Nel 553 e nel 557, forti scosse di terremoto ne indebolirono la struttura, ma il saccheggio più violento la città e la Basilica lo subirono nel 1200 a causa dell’esercito cristiano. Santa Sofia, nei tre giorni di saccheggio fu depredata delle sue opere, spogliata delle sue preziose icone, delle croci di pietre preziose, dei candelabri d’oro e d’argento, dei preziosi reliquiari, tutto fuso per farne monete.
Quando il 29 maggio 1453, i turchi ottomani conquistarono Costantinopoli, Maometto II entrò in Santa Sofia e per la prima volta si udì la preghiera del muezzin ad Allah.
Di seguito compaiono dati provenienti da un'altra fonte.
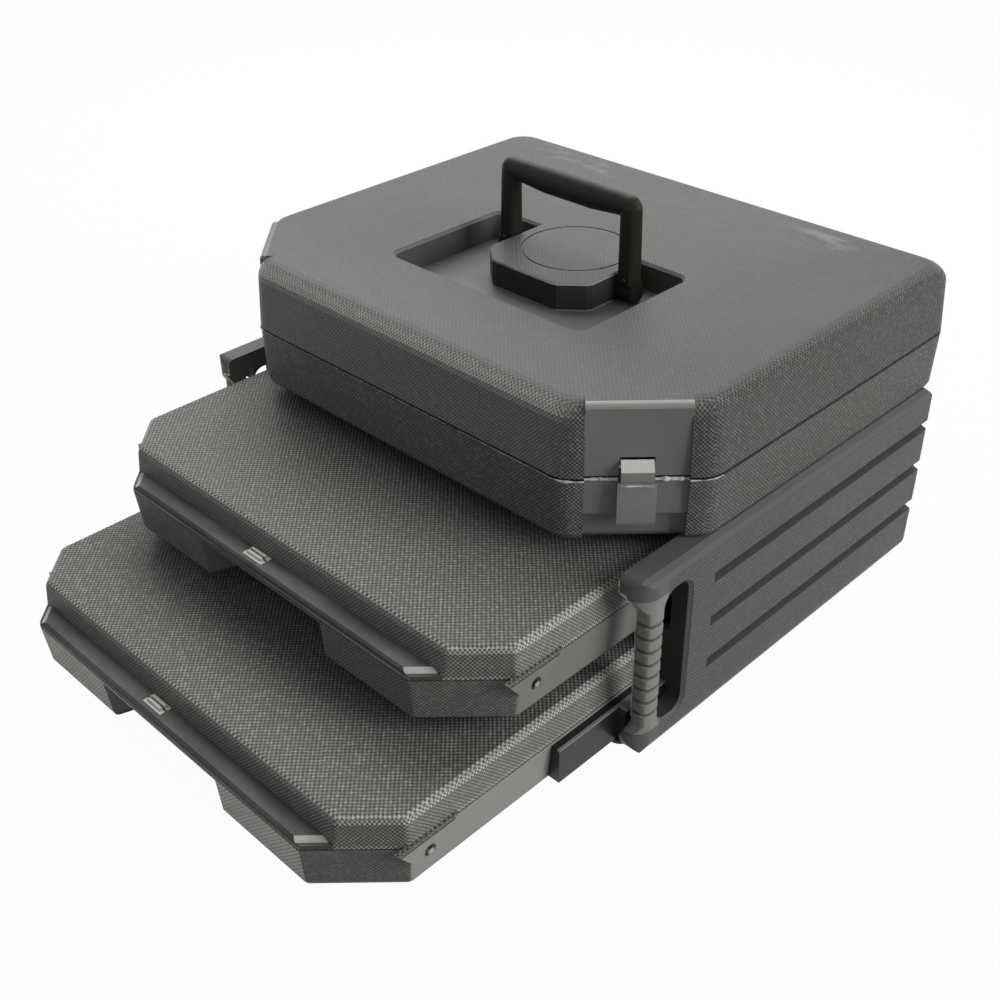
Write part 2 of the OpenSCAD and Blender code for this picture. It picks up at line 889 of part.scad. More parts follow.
module drawer_slice(inset, ledge, z, r) {
    x = drawer_x;
    d = drawer_d;
    e = inset + r;
    sum = x + d - drawer_chamfer;
    yf = ledge + e;
    for (s = [-1, 1]) {
        translate([s * (x - drawer_chamfer + ledge + (2 - root2) * e - e), yf, z])
            cylinder(r = r, h = eps, $fn = 32);
        translate([s * (x - e), drawer_chamfer + (root2 - 1) * e, z])
            cylinder(r = r, h = eps, $fn = 32);
        translate([s * (x - e), d - e, z])
            cylinder(r = r, h = eps, $fn = 32);
    }
}

// Plan of the finger scoop, wider at the front.
module scoop_plan(grow) {
    polygon([[-scoop_half - 10 - grow, -1], [scoop_half + 10 + grow, -1],
             [scoop_half + grow, scoop_d + grow], [-scoop_half - grow, scoop_d + grow]]);
}

module drawer_tray() {
    w = drawer_wall;
    roof = tray_h - 2.6;
    color([0.34, 0.34, 0.33])
        difference() {
            union() {
                hull() {
                    drawer_slice(tray_draft + tray_foot, 0, 0, 6);
                    drawer_slice(tray_draft + 0.35 * tray_foot, 0, 0.27 * tray_foot, 6);
                    drawer_slice(tray_draft, 0, tray_foot, 6);
                    drawer_slice(0, 0, tray_h - seam_half, 6);
                }
                drawer_knuckles([1, 3], -6);
            }
            difference() {
                hull() {
                    drawer_slice(tray_draft + tray_foot + w, 0, w, 4);
                    drawer_slice(tray_draft + w, 0, tray_foot + w, 4);
                    drawer_slice(w, 0, tray_h + 1, 4);
                }
                translate([0, 0, -1])
                    linear_extrude(height = tray_h + 3)
                        scoop_plan(w);
            }
            translate([0, 0, -1])
                linear_extrude(height = roof + 1)
                    scoop_plan(0);
            drawer_bores();
            drawer_knuckle_gaps([2]);
            for (s = [0, 1])
                mirror([s, 0, 0])
                    runner_screw_bores();
        }
}

module drawer_lid() {
    w = drawer_wall;
    top = drawer_h;
    color([0.35, 0.35, 0.34])
        difference() {
            union() {
                hull() {
                    drawer_slice(0.3, ledge_d - 4, tray_h + seam_half, 6);
                    drawer_slice(1.8, ledge_d - 2.6, top - 5, 6);
                    drawer_slice(3.2, ledge_d - 2.6, top - 1.8, 6);
                    drawer_slice(5.6, ledge_d - 2.6, top - eps, 6);
                }
                hull() {
                    drawer_slice(0, 0, tray_h + seam_half, 6);
                    drawer_slice(0.6, 0, tray_h + 3, 6);
                }
                pull_strip();
                snap_tabs();
                drawer_knuckles([2], 6);
            }
            hull() {
                drawer_slice(w, ledge_d, tray_h - 1, 4);
                drawer_slice(1.8 + w, ledge_d, top - 5, 4);
                drawer_slice(5.6 + w, ledge_d, top - w, 4);
            }
            drawer_bores();
            drawer_knuckle_gaps([1, 3]);
        }
}

// Smooth strip on the ledge; its ends follow the corner chamfers and are bevelled.
module pull_strip() {
    x = drawer_x - drawer_chamfer;
    z = tray_h;
    back = ledge_d + 1;
    hull()
        for (k = [[2, 0.6, 0.4], [strip_h - 1.4, 1, 4.6], [strip_h, 2.6, 6.4]])
            translate([0, 0, z + k[0] - eps])
                linear_extrude(height = eps)
                    polygon([[-x + k[2], k[1]], [x - k[2], k[1]],
                             [x - k[2] + back - k[1], back], [-x + k[2] - back + k[1], back]]);
    translate([-12, 0, 0])
        intersection() {
            along_x(-8, 8)
                polygon([[6.5, z + strip_h - 1], [7.8, z + strip_h + 1.8], [13, z + strip_h + 2.2],
                         [14.5, z + strip_h - 1]]);
            along_y(0, ledge_d)
                polygon([[-8, z], [8, z], [8, z + strip_h], [6.8, z + strip_h + 3],
                         [-6.8, z + strip_h + 3], [-8, z + strip_h]]);
        }
}

// Snap tabs that overlap the tray on both sides, each with a round boss.
module snap_tabs() {
    for (s = [-1, 1]) {
        translate([s > 0 ? drawer_x + 0.1 : -drawer_x - 1.9, 0, tray_h])
            along_x(0, 1.8)
                polygon([[36, 3], [49, -14], [68, -14], [86, 3]]);
        translate([s > 0 ? drawer_x - 1.5 : -drawer_x - 0.3, 0, tray_h])
            along_x(0, 1.8)
                polygon([[36, 0.2], [36, 3], [86, 3], [86, 0.2]]);
        rod_x(2.8, s > 0 ? drawer_x + 1 : -drawer_x - 3, s > 0 ? drawer_x + 3 : -drawer_x - 1,
              61.5, tray_h - 10.8);
    }
}

module drawer_knuckles(list, web_z) {
    for (s = [-1, 1], i = list)
        translate([s * drawer_hinge_x + (i - 2) * 16.5 - 8, 0, 0]) {
            rod_x(drawer_hinge_r, 0, 16, drawer_d + 4.4, tray_h);
            translate([0, drawer_d - 3, min(tray_h, tray_h + web_z)])
                cube([16, 7.4, abs(web_z)]);
        }
}

module drawer_bores() {
    for (s = [-1, 1])
        rod_x(1.6 + pin_fit, s * drawer_hinge_x - 50, s * drawer_hinge_x + 50, drawer_d + 4.4, tray_h);
}

module drawer_knuckle_gaps(list) {
    for (s = [-1, 1], i = list)
        translate([s * drawer_hinge_x + (i - 2) * 16.5 - 8.4, 0, 0])
            rod_x(drawer_hinge_r + 0.4, 0, 16.8, drawer_d + 4.4, tray_h);
}

module drawer_hinge_pins() {
    color([0.60, 0.60, 0.61])
        for (s = [-1, 1])
            rod_x(1.6, s * drawer_hinge_x - 24.5, s * drawer_hinge_x + 24.5, drawer_d + 4.4, tray_h);
}

// Slide rail on a tray's side; behind its lead it reaches into the side wall's channel.
module drawer_runner(s) {
    z = runner_zone();
    back = runner_start + runner_l;
    lead = runner_start + runner_lead;
    color([0.09, 0.09, 0.09])
        mirror([s < 0 ? 1 : 0, 0, 0])
            difference() {
                union() {
                    along_x(drawer_x - tray_draft, inner_x - runner_gap)
                        polygon([[runner_start, z[0]], [back, z[0]], [back, z[1]],
                                 [runner_start, z[1]]]);
                    along_x(drawer_x - tray_draft, runner_x)
                        polygon([[lead + 3, z[0]], [back, z[0]], [back, z[1]], [lead + 3, z[1]],
                                 [lead, z[1] - 3], [lead, z[0] + 3]]);
                }
                along_y(runner_start - 1, drawer_d)
                    translate([seat_gap, 0])
                        polygon([[drawer_x - 10, 0], [tray_side(0), 0], [tray_side(tray_h), tray_h],
                                 [drawer_x - 10, tray_h]]);
                runner_screw_bores();
                for (y = runner_screw_rows())
                    rod_x(screw_head_r + 0.3, runner_x - 3, runner_x + 1, y, tray_h / 2);
            }
}

function runner_screw_rows() = [runner_start + runner_lead + 10, runner_start + runner_l - 14];

// Half width of the drafted tray at height z.
function tray_side(z) = drawer_x - tray_draft * (tray_h - seam_half - z) / (tray_h - seam_half - tray_foot);

module runner_screw_bores() {
    for (y = runner_screw_rows())
        rod_x(screw_r + pin_fit, drawer_x - 12, runner_x + 1, y, tray_h / 2);
}

module drawer_runner_screws() {
    color([0.62, 0.62, 0.63])
        for (s = [-1, 1], y = runner_screw_rows())
            mirror([s < 0 ? 1 : 0, 0, 0])
                translate([runner_x - 3, y, tray_h / 2])
                    rotate([0, 90, 0])
                        screw(runner_x - 3 - tray_side(tray_h / 2) + drawer_wall + 1.5);
}

module upper_tray() { place_drawer(upper_out, upper_z) drawer_tray(); }
module upper_lid() { place_drawer(upper_out, upper_z) drawer_lid(); }
module upper_hinge_pins() { place_drawer(upper_out, upper_z) drawer_hinge_pins(); }
module upper_runner_left() { place_drawer(upper_out, upper_z) drawer_runner(-1); }
module upper_runner_right() { place_drawer(upper_out, upper_z) drawer_runner(1); }
module upper_runner_screws() { place_drawer(upper_out, upper_z) drawer_runner_screws(); }
module lower_tray() { place_drawer(lower_out, lower_z) drawer_tray(); }
module lower_lid() { place_drawer(lower_out, lower_z) drawer_lid(); }
module lower_hinge_pins() { place_drawer(lower_out, lower_z) drawer_hinge_pins(); }
module lower_runner_left() { place_drawer(lower_out, lower_z) drawer_runner(-1); }
module lower_runner_right() { place_drawer(lower_out, lower_z) drawer_runner(1); }
module lower_runner_screws() { place_drawer(lower_out, lower_z) drawer_runner_screws(); }

side_wall_left();
side_wall_right();
back_wall();
base_panel();
housing_screws();
case_base();
case_insert();
case_screws();
case_hinge_pins();
case_lid();
lid_liner();
handle_pins();
latch_pins();
latch_left();
latch_right();
carry_handle();
upper_tray();
upper_lid();
upper_hinge_pins();
upper_runner_left();
upper_runner_right();
upper_runner_screws();
lower_tray();
lower_lid();
lower_hinge_pins();
lower_runner_left();
lower_runner_right();
lower_runner_screws();
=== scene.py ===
"""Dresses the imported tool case: finishes, screws, handle studs, moulding flash and the studio."""

import math

import bpy
from bpy.props import FloatProperty, FloatVectorProperty, IntProperty, PointerProperty
from bpy.types import Operator, Panel, PropertyGroup
from mathutils import Matrix, Vector


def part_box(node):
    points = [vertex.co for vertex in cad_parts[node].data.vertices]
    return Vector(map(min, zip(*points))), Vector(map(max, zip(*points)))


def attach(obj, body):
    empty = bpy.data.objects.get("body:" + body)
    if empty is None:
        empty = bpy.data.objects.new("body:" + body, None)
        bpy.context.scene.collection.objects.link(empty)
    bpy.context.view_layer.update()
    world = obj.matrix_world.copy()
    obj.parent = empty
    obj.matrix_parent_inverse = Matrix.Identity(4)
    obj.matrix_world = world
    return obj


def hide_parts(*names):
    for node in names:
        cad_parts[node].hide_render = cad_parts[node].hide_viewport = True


bl_info = {
    "name": "Hard tool case",
    "version": (1, 0, 0),
    "blender": (4, 5, 0),
    "location": "3D View > Sidebar > Tool case",
    "description": "Finishes and small parts of a hard tool case with two drawer cases",
    "category": "Object",
}

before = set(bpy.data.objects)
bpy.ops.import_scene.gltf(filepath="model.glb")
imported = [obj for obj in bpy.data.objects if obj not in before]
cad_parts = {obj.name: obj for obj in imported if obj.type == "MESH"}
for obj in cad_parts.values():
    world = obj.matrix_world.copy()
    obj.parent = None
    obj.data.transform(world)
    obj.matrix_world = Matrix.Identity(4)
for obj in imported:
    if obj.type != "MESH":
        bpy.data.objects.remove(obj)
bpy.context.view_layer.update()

ROOT2 = math.sqrt(2)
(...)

Fu allora che la Basilica venne trasformata in moschea con l’aggiunta dei minareti.
Con il XX secolo inizia la caduta dell’impero ottomano e nasce la repubblica turca.
Il primo presidente, Kemal Ataturk decise di trasformare la moschea in un museo bizantino-ottomano e nel 1932 diede inizio alla riscoperta dei mosaici affidandone la guida a Thomas Whittemore, dell’istituto bizantino d’America e meravigliosi mosaici d’oro stanno affiorando a gloria della Basilica e della città. Il mosaico più ammirato è quello che si trova sopra la porta interna, risalente al regno di Basilio II (976-1025), periodo di massimo splendore dell’impero bizantino: su di uno sfondo oro, la Vergine tiene il Bambino Gesù sulle ginocchia. Alla sua destra, Costantino I il Grande, le presenta il modello della città, a sinistra Giustiniano le offre il modello di Santa Sofia. I due imperatori sono in piedi su uno sfondo di mosaico verde. Le due scritte ai lati delle figure dicono: «Giustiniano illustre», l’una, e «Costantino, grande re fra i Santi» l’altra.
Santa Sofia fu costruita come: «...un Paradiso terrestre, un trono della divina magnificenza, una immagine del firmamento creato dall'Onnipotente...» e tale resta ancora oggi.
Santa Sofia abbaglia il visitatore oggi non solo per ciò che mostra ma per ciò che è stata e che rappresenta; il contatto con la sacralità è tangibile e mai si potrà cancellare dal proprio cuore la sua immagine, qualcosa di grandioso e di irripetibile nella storia dell’umanità. Questo è stato e sarà per me “Santa Sofia”.